Numerical analysis of acoustic modes using the linear least squares method of fundamental solutions

Abstract

The method of fundamental solutions (MFS) has been proved to be an accurate and efficient meshless numerical method to solve acoustic eigenproblems. Traditionally, the technique of the singular value decomposition (SVD) is employed to obtain the corresponding contours of acoustical modes after the eigenvalues are solved. However, it is found that the mode shapes are sensitive to the source locations of the MFS. In this paper, we try to derive a robust meshless numerical scheme to obtain the contours of acoustical modes based on the linear least squares method of fundamental solutions (LSMFS) by specifying an additional normalized dual boundary condition. The failure for determining the mode shapes by specifying a normalized data at boundary locations near or on the nodes are examined. Moreover, it is demonstrated that the mode shapes of degenerate eigenmodes can be distinguished by specifying the boundary data at different boundary points.
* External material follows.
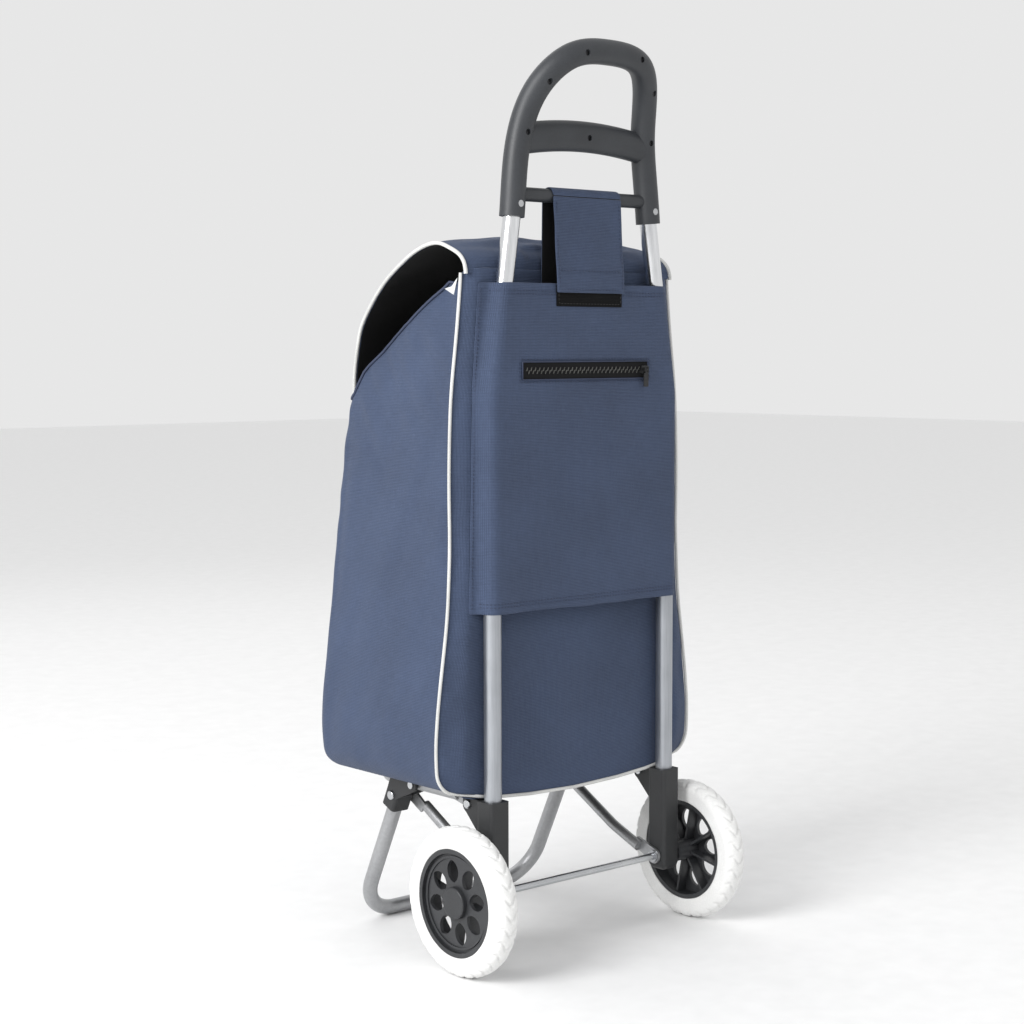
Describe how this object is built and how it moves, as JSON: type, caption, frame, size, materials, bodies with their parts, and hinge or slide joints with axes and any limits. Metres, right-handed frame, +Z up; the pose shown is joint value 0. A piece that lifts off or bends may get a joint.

Furthermore, a normalization procedure is introduced for degenerate eigenmodes. Three numerical experiments with regular and irregular boundaries are carried out to validate the proposed method. Mode shapes obtained by the linear LSMFS are in good agreement with the analytical solutions and also the results obtained by the finite element method. In addition, the robustness and accuracy of the eigenvalues obtained with respect to different locations of source points by the linear LSMFS in conjunction with direct determinant search method are also revisited.